Pretty naturalised stranger

Photo: Arne Ader
Translation: Liis
Chicory
 
Chicory    Harilik sigur     Cichorium intybus

The truth about chicory is that it is not an ancient natural species here and it has not really made itself quite at home in the natural biotopes. It grows mostly on waste lands, on the verges of all kinds of roads, also near railways or houses: in company with grasses, plantains or meadow-grasses or in the garden bed as an ornamental.
 
The coffee bush is a tropical plant but coffee-drinking is a very old custom in our country too.  Chicory coffee was used as a substitute in poor or war years. The plant has a thick and fleshy root that after drying and grinding was made into a bitter coffee substitute. So chicory seeds arrived in Estonia and chicory was grown successfully at our farms too.
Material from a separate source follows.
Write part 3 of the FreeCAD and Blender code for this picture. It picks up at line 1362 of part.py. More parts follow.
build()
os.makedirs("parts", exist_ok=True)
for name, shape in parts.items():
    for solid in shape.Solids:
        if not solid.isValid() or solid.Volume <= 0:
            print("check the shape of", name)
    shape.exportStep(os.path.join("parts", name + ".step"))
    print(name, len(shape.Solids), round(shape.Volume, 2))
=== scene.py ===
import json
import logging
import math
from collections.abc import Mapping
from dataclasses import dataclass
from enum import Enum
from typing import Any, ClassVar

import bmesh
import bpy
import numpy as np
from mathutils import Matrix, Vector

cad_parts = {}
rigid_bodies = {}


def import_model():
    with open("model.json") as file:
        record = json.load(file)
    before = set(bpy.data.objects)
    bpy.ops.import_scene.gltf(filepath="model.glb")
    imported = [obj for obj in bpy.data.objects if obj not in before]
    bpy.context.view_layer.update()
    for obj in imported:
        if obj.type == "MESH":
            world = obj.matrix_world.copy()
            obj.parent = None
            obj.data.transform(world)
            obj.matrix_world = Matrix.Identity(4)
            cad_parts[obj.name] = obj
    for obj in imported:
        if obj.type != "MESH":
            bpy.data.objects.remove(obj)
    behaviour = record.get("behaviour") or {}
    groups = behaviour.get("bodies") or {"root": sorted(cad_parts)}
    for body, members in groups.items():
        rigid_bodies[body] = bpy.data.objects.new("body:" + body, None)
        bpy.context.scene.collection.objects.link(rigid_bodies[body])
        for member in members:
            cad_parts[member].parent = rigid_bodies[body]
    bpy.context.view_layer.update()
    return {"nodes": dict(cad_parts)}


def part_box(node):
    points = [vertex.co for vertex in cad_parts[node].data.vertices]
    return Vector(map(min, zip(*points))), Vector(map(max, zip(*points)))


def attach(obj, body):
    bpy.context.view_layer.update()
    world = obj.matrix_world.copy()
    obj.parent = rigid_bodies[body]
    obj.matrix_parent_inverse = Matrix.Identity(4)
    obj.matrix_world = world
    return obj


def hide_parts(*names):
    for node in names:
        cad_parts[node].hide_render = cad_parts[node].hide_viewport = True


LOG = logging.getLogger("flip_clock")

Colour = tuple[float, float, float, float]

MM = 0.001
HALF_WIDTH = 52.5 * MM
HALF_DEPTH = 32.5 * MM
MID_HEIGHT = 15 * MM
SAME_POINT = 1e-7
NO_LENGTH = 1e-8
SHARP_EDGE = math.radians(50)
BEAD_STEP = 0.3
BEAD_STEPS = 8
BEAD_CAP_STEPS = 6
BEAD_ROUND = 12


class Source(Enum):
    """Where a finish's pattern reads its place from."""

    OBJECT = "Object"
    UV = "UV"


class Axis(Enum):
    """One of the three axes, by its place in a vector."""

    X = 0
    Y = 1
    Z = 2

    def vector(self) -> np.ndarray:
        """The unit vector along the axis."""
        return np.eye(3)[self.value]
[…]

Chicory is found on all the continents except at the poles.
 
The chicory flowerheads resemble somewhat those of cornflowers but they are made up of a different kind of flowers: the chicory has only ray florets and no disk florets. The cornflower flowerheads are in the tips of stems and stem branches, chicory flowers are in the axils of stem leaves, on short stalks. The usual flower colour is blue, seldom pink or white.
 
The stem of the plant is upright and angular, hollow, covered with rough hairs. It branches in the upper part, stem leaves are few and they are small and oblong.